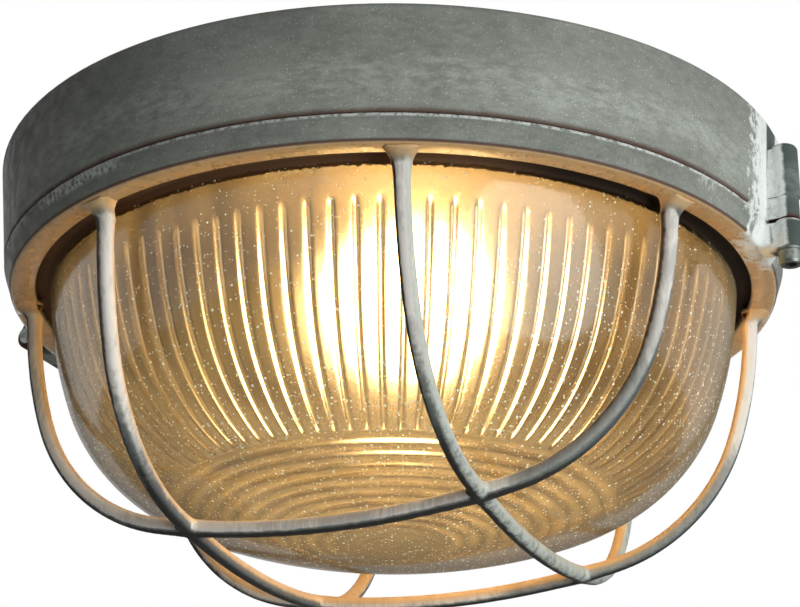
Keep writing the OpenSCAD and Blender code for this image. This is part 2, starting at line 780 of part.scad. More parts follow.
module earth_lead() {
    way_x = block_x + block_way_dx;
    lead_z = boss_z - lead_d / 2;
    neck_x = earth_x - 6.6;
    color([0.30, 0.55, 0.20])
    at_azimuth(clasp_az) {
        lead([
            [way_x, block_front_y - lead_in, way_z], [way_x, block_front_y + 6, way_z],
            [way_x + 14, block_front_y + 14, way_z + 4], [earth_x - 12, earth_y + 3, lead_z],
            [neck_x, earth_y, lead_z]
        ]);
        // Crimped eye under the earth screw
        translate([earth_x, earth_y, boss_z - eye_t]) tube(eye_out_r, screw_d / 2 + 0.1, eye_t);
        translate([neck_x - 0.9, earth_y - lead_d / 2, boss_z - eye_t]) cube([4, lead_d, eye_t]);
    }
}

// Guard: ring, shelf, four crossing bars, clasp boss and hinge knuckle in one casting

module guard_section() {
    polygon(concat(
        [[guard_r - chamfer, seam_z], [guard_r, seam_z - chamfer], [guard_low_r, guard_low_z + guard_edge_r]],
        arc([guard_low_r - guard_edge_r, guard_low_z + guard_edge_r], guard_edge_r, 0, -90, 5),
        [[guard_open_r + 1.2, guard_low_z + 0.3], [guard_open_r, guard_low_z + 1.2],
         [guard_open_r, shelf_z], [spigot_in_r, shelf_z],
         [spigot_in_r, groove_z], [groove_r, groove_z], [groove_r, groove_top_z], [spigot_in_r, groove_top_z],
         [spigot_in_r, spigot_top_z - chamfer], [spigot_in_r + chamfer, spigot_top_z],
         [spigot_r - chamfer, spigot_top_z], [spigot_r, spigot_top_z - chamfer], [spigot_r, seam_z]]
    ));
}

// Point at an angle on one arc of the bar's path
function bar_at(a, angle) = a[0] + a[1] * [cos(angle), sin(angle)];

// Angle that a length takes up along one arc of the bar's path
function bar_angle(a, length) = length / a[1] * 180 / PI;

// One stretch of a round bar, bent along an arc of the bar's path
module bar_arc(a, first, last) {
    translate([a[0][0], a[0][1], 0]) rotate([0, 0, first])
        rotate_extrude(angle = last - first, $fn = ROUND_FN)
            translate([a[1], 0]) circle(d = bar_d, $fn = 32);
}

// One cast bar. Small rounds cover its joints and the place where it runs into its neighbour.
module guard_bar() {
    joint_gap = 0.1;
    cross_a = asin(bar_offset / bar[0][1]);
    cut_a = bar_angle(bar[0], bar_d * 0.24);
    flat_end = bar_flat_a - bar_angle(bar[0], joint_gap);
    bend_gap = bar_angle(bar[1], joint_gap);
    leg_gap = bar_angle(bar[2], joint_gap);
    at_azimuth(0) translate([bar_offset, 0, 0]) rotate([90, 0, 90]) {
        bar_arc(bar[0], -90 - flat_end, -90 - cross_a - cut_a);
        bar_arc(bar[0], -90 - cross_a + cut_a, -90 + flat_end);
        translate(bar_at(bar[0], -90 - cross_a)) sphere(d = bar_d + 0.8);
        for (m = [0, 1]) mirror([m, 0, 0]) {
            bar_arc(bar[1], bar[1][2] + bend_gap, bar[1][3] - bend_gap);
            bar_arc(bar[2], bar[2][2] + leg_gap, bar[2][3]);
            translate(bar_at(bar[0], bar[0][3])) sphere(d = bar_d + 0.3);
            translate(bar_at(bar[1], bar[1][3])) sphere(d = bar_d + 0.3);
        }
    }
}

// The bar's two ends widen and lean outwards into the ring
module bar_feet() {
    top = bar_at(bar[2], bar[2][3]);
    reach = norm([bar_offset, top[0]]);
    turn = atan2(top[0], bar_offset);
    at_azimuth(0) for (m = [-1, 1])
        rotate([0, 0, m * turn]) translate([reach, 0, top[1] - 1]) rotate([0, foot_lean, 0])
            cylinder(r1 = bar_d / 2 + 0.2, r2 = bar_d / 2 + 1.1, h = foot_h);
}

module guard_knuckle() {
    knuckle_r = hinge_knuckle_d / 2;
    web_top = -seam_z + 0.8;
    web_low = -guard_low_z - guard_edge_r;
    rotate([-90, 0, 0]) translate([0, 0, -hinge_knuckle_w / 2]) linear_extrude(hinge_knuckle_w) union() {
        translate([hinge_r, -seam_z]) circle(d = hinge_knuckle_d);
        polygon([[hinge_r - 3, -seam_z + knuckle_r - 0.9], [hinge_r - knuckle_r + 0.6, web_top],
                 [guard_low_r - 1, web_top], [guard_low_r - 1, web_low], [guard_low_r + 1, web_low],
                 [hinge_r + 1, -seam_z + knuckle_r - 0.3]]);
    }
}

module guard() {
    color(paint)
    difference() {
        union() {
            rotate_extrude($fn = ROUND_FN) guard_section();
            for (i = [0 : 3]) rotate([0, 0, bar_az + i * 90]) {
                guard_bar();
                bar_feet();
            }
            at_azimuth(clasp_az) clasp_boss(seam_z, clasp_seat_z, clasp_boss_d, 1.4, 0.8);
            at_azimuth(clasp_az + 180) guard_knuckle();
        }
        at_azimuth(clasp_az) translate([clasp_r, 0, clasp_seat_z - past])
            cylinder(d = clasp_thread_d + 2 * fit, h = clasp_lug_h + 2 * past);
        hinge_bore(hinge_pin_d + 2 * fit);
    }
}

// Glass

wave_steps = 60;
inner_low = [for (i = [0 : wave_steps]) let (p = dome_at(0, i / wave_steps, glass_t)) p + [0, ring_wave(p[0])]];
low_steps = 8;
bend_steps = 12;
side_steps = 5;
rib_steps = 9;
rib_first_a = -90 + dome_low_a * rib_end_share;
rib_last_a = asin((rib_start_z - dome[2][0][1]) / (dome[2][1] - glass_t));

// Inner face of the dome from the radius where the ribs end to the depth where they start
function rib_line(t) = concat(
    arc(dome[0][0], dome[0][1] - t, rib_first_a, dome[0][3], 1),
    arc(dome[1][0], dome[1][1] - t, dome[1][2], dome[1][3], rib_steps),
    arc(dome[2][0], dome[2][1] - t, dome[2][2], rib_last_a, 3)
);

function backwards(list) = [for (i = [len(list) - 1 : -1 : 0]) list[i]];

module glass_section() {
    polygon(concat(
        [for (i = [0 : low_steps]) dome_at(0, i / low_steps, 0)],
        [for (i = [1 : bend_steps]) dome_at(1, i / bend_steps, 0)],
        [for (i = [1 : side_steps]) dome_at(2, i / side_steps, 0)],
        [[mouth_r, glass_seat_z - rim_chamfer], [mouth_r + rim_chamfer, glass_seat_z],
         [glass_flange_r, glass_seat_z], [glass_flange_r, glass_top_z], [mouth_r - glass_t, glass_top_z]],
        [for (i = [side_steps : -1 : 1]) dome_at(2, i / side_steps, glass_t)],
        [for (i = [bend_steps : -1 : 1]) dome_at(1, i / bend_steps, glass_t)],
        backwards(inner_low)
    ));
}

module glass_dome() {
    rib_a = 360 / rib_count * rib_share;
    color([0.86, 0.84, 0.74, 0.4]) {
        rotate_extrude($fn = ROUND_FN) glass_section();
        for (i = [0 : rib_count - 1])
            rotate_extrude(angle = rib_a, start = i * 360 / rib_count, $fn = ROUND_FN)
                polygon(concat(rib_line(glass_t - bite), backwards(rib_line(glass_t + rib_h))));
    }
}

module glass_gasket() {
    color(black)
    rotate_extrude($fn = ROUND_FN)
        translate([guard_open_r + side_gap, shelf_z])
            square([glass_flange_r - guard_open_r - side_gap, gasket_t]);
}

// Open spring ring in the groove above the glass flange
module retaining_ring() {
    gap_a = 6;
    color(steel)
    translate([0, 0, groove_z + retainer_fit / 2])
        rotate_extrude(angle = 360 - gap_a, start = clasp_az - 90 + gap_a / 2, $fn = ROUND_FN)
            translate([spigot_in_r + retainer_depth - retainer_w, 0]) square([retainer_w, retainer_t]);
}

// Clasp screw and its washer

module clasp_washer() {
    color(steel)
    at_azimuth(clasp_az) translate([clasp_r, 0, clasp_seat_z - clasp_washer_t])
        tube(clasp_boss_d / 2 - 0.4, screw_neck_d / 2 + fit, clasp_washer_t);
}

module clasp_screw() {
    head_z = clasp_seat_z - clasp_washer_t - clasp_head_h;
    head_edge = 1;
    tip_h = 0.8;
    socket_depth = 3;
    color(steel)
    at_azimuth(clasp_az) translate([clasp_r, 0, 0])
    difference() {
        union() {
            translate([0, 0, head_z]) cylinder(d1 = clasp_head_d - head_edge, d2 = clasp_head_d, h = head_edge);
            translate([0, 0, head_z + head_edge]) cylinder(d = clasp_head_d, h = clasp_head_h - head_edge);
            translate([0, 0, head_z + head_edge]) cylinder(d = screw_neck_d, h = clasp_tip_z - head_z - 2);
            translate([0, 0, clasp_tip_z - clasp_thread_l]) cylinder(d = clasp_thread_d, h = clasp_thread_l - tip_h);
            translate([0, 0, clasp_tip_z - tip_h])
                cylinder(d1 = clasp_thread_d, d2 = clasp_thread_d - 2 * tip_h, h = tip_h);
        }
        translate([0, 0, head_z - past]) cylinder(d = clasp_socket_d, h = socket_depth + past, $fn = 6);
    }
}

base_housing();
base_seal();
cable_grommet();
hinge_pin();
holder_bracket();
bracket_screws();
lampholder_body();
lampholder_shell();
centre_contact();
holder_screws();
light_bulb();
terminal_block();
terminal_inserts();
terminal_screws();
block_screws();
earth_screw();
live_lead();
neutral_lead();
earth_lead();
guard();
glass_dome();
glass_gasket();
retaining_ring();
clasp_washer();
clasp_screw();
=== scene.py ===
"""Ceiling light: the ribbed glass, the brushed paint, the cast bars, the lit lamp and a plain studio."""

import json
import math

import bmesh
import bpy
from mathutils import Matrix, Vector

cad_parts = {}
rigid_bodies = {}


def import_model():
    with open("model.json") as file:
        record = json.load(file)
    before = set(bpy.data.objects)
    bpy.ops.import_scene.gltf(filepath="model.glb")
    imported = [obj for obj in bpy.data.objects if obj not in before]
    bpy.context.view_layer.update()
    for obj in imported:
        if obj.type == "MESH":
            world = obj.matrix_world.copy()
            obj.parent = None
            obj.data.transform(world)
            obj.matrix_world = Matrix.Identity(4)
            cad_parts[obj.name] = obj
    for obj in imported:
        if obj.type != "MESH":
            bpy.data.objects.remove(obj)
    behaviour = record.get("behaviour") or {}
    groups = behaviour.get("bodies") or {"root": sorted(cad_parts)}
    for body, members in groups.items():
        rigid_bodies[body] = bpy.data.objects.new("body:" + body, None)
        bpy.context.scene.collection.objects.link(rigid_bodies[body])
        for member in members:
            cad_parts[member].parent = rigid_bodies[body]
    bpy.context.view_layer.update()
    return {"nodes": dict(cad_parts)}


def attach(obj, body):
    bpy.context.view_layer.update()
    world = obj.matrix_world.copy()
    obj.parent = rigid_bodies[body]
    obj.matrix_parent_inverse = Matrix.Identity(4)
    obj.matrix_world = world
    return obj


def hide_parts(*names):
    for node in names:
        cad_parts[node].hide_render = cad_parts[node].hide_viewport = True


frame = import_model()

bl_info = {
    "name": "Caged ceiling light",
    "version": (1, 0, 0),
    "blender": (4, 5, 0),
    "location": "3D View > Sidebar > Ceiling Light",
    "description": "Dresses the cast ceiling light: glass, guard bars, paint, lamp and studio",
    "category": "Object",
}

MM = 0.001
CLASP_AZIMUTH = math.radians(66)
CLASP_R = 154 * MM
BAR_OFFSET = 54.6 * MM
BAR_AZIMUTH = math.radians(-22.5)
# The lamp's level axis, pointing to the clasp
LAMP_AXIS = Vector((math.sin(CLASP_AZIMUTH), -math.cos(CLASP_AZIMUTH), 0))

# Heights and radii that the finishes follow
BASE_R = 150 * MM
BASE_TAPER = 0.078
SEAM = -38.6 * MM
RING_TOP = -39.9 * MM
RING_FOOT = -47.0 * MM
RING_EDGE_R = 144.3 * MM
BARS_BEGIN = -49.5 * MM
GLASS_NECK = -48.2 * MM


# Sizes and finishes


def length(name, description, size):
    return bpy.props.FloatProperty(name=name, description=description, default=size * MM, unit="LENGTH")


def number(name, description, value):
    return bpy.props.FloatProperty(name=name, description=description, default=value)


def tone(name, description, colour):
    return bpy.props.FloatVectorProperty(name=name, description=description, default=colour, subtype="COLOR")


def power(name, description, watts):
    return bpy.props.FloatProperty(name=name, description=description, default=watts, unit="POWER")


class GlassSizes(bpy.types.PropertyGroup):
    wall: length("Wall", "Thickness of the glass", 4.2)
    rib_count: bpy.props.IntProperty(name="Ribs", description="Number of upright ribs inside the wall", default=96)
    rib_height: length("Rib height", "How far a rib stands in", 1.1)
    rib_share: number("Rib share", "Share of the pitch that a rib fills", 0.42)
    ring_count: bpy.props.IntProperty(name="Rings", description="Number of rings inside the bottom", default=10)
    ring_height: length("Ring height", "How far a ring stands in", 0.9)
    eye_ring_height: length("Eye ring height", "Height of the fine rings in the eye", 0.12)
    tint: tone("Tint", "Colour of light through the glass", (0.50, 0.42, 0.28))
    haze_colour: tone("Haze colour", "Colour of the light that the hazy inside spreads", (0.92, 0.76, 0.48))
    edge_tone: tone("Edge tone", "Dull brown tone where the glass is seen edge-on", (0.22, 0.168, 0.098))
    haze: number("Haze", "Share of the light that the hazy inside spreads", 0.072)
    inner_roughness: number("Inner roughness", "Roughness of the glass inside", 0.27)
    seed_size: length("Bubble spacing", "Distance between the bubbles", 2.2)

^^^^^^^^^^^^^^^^

### WORK TO COMPLETE
Nothing but the lines from the one with "base_housing();" through the one with "obj.data.transform(world)" should be retyped; include both and keep them exact.

### SOLUTION BELOW
base_housing();
base_seal();
cable_grommet();
hinge_pin();
holder_bracket();
bracket_screws();
lampholder_body();
lampholder_shell();
centre_contact();
holder_screws();
light_bulb();
terminal_block();
terminal_inserts();
terminal_screws();
block_screws();
earth_screw();
live_lead();
neutral_lead();
earth_lead();
guard();
glass_dome();
glass_gasket();
retaining_ring();
clasp_washer();
clasp_screw();
=== scene.py ===
"""Ceiling light: the ribbed glass, the brushed paint, the cast bars, the lit lamp and a plain studio."""

import json
import math

import bmesh
import bpy
from mathutils import Matrix, Vector

cad_parts = {}
rigid_bodies = {}


def import_model():
    with open("model.json") as file:
        record = json.load(file)
    before = set(bpy.data.objects)
    bpy.ops.import_scene.gltf(filepath="model.glb")
    imported = [obj for obj in bpy.data.objects if obj not in before]
    bpy.context.view_layer.update()
    for obj in imported:
        if obj.type == "MESH":
            world = obj.matrix_world.copy()
            obj.parent = None
            obj.data.transform(world)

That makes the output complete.